Com esse incômodo, busquei de forma independente, por intermédio de uma rede de psicólogos negros, e em outras áreas do conhecimento, estudar as relações raciais e os impactos do racismo na subjetividade das pessoas. Para mim, era óbvio que o corpo é também demarcado pela raça, ainda que a psicanálise moderna não se aprofunde nas dimensões psíquicas dessa demarcação. Encontrei algumas respostas no legado deixado por Frantz Fannon, Virgínia Bicudo, Neusa Santos, Maria Aparecida Silva Bento, Isildinha Batista e tantos outros que iniciaram essa discussão na academia e não estão nas ementas da graduação. 

Daí também a opção pela clínica psicológica como atuação profissional, uma vez que durante a formação de psicóloga e analista a percepção das nuances do que era ser uma mulher negra foi parte fundamental do meu processo profissional e pessoal.

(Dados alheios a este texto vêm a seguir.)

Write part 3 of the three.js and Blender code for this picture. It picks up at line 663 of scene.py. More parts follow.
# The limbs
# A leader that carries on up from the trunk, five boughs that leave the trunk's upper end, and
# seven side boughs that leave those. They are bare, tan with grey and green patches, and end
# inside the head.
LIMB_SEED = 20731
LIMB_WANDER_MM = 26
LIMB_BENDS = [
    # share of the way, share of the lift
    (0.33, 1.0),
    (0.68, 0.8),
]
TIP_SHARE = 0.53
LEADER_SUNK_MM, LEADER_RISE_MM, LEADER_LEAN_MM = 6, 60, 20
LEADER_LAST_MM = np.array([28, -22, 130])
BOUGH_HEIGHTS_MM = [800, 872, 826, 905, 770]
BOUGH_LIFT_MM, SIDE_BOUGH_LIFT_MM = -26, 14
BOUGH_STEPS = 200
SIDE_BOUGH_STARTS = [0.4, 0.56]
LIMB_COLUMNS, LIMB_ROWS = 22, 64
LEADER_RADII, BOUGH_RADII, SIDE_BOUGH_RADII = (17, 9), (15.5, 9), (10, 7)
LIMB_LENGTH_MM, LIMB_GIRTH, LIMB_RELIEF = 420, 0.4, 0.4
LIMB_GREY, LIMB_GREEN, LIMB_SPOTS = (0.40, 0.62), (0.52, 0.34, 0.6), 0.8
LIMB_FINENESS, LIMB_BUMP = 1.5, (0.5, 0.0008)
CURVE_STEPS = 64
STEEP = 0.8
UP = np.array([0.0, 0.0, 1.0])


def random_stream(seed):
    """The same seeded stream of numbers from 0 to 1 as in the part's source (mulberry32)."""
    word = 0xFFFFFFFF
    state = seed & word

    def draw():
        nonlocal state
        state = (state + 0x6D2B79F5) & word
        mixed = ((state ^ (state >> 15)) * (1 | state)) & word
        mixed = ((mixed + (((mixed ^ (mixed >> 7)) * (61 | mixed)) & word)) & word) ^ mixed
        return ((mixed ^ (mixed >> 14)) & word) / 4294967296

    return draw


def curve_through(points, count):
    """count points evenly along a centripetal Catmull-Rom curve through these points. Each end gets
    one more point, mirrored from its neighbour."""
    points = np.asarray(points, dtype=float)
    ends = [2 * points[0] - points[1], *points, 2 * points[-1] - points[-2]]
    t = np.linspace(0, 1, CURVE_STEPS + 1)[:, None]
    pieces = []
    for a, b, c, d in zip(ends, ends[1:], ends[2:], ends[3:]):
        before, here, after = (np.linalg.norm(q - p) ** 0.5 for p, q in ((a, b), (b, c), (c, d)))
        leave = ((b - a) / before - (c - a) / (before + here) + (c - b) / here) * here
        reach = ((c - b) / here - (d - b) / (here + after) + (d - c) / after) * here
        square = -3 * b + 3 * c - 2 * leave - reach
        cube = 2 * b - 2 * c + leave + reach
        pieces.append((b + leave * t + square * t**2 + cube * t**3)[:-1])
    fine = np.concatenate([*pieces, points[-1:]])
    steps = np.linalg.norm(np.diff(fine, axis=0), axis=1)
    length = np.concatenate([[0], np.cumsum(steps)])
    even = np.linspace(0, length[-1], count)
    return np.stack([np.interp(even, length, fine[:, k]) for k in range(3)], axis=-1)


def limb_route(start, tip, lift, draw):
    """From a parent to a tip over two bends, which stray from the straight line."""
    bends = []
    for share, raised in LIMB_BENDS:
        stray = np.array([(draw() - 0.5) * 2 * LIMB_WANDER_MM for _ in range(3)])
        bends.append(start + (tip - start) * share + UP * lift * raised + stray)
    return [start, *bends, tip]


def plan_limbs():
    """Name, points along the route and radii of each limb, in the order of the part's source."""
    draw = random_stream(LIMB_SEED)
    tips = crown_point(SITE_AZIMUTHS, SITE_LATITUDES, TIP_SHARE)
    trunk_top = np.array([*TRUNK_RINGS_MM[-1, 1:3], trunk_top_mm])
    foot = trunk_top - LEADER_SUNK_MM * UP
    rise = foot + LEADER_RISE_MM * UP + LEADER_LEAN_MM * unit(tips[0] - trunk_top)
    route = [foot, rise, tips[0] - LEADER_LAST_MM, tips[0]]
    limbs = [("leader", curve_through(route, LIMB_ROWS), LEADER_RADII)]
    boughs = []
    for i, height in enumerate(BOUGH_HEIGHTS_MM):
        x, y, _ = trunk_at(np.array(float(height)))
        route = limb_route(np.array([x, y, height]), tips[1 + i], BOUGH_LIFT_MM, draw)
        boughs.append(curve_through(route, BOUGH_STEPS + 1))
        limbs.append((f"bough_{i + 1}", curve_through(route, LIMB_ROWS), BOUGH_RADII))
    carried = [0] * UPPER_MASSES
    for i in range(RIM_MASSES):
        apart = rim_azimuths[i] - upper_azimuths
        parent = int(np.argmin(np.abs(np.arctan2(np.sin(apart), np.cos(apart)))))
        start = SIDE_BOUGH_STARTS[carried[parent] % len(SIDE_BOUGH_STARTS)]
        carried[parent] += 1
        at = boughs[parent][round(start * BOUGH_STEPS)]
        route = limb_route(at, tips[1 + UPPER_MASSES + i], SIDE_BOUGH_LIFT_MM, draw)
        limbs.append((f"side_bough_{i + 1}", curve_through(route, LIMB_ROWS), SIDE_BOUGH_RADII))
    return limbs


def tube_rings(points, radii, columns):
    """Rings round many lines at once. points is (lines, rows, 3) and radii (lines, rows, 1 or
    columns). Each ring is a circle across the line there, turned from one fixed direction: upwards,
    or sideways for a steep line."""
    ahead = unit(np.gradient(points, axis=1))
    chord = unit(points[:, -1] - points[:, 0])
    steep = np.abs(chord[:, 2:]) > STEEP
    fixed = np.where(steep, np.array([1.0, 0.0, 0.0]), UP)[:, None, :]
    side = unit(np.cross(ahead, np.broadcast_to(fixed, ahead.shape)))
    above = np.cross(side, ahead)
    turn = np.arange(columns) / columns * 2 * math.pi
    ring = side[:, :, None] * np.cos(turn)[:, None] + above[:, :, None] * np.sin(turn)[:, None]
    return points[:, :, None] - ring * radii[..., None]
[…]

Acolher e ouvir de forma ativa e qualificada pessoas em sofrimento psíquico sempre foi minha principal área de interesse.

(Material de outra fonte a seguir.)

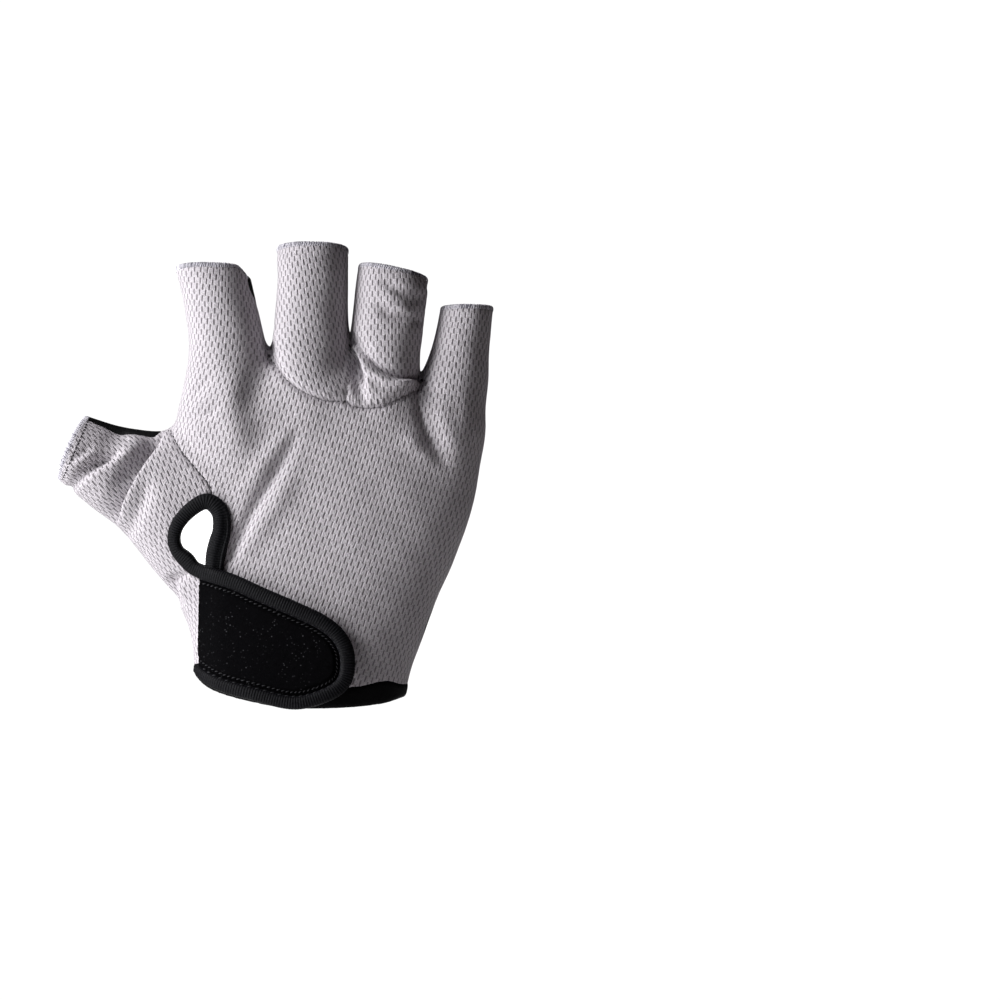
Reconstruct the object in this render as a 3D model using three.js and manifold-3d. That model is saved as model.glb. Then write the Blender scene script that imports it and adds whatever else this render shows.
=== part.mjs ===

 Ao constatar que as pessoas negras eram, em muitos momentos, silenciadas, invisibilizadas ou questionadas, ao falar sobre suas experiências de racismo nos consultórios e também não estavam representadas nos grandes teóricos da psicologia clínica — como aponta a tese da psicóloga dra. Marizete Gouveia (2018) — vi que era urgente pensar e fazer uma clínica onde falar sobre raça fosse possível.

À medida que a clínica foi se construindo, a chegada de mulheres negras em busca de apoio psicológico foi crescente. Ao me ver nesse fazer-existir clínico diante da transferência visceral e primitiva que é a identificação, vi acontecer algo revolucionário e poderoso, que é a busca pela cura. Cuidar da saúde mental de mulheres negras é um ato político. 

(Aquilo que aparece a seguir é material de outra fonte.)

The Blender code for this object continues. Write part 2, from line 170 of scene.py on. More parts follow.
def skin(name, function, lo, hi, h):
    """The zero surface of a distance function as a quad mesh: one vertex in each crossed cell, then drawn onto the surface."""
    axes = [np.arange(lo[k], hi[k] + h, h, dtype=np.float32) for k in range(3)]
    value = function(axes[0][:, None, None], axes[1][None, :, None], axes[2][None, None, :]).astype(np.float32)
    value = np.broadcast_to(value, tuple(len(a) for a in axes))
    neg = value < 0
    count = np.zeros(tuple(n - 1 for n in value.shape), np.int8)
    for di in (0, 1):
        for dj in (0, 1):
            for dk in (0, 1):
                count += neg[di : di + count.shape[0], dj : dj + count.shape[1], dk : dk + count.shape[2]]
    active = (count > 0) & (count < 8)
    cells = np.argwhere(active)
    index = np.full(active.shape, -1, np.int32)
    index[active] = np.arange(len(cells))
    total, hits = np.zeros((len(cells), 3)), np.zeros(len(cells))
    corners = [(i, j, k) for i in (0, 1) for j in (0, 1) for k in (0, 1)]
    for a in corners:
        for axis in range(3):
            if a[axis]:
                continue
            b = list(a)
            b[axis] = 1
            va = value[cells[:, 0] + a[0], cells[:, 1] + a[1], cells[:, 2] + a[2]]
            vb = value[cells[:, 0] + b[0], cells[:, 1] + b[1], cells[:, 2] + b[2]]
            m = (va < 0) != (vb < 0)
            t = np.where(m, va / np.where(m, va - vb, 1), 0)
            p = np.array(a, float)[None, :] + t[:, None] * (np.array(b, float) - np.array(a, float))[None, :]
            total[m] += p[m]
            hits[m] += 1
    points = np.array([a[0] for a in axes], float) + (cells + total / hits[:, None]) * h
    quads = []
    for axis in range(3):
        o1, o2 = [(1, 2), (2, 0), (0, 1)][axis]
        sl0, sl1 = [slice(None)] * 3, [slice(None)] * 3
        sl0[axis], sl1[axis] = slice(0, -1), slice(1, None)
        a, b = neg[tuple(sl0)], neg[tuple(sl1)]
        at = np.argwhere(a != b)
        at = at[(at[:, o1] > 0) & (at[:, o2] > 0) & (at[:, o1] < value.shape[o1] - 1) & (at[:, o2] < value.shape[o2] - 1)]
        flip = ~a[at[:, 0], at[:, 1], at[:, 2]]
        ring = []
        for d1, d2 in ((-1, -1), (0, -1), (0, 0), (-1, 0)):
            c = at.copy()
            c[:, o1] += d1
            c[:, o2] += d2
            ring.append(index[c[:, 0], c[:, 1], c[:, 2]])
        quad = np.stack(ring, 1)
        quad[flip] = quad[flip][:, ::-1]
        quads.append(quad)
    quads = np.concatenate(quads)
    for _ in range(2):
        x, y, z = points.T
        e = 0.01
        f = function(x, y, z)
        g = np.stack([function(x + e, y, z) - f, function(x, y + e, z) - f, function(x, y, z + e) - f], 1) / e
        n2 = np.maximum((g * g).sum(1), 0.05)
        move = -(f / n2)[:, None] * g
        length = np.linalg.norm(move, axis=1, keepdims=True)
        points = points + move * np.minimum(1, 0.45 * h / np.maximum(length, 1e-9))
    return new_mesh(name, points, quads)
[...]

Afinal de contas, quem chora a morte do filho, do companheiro, do irmão ou de algum familiar quando este é vítima do genocídio? Quem ocupa os lugares de cuidado das famílias burguesas? Quem sustenta (não só financeiramente, mas também) os lares da maior parte da população brasileira? Quem é maioria nos dados sobre feminicídio e violência doméstica? As trajetórias de dor estão estampadas nas estatísticas, mas e o cuidado? Onde está? Esse movimento de se permitir sofrer e de se dá o direito ao autocuidado é uma conquista. E, como diz Jurema Werneck, esses (nossos) passos vêm de longe. 

A importância das redes sociais para disseminar informações sobre racismo e saúde mental também deve ser considerada, uma vez que a vida está permeada e afetada pelo mundo on-line. Muitas personalidades virtuais estão discutindo a importância desse espaço de autocuidado, e mesmo que os desabafos nas redes sociais não deem conta da elaboração necessária para se lidar com a dor, pode ser uma forma de se questionar qual o momento de buscar ajuda. 

Pensar em opções outras, diferentes das que nos foram impostas, resgatar a possibilidade de sonhar e o desejo como fatores importantes para a subjetividade e constituição individual (e por que não coletiva?) de um povo que teve a sua memória roubada pelo maior crime da humanidade pode ser libertador. Transformar experiências que foram demarcadas pelo imperativo da sobrevivência e dar lugar ao desejo e ao direito de viver e existir é necessário. Uma das facetas do racismo, talvez uma das mais cruéis, é a desumanização dos corpos negros.

Com uma história marcada pela luta, ter espaço para cuidar das feridas (não apenas as sociais) é se reconectar com o que nos obrigaram a esquecer, que somos indivíduos e, por isso, podemos amar e ser amados, no sentido mais amplo e profundo da palavra.

Daí, você pode se perguntar se eu só atendo pessoas negras. Respondo: não, mas faço questão de deixar evidente que a escuta a pessoas negras deve considerar os aspectos raciais por trás das falas de dor e sofrimento, dando o mesmo direito que pessoas brancas têm de se sentirem completamente acolhidas e ouvidas nos seus espaços terapêuticos. Esse feito não é, ou não deveria ser, incomum. Esse direito é assegurado pelo Conselho Federal de Psicologia a partir da Resolução nº 18/2002. Isso não exclui o direito de pessoas brancas acessarem o atendimento.

Retomo a memória de Maria Pita, e as mais velhas que me antecederam, para compartilhar um ensinamento antigo: “Quem não sabe de onde veio se perde pelo caminho”. Acredito que parte da cura é lembrar de onde viemos e se reconectar com o que a ancestralidade nos ensina. E a minha me ensinou que cuidar dos nossos é missão e compromisso.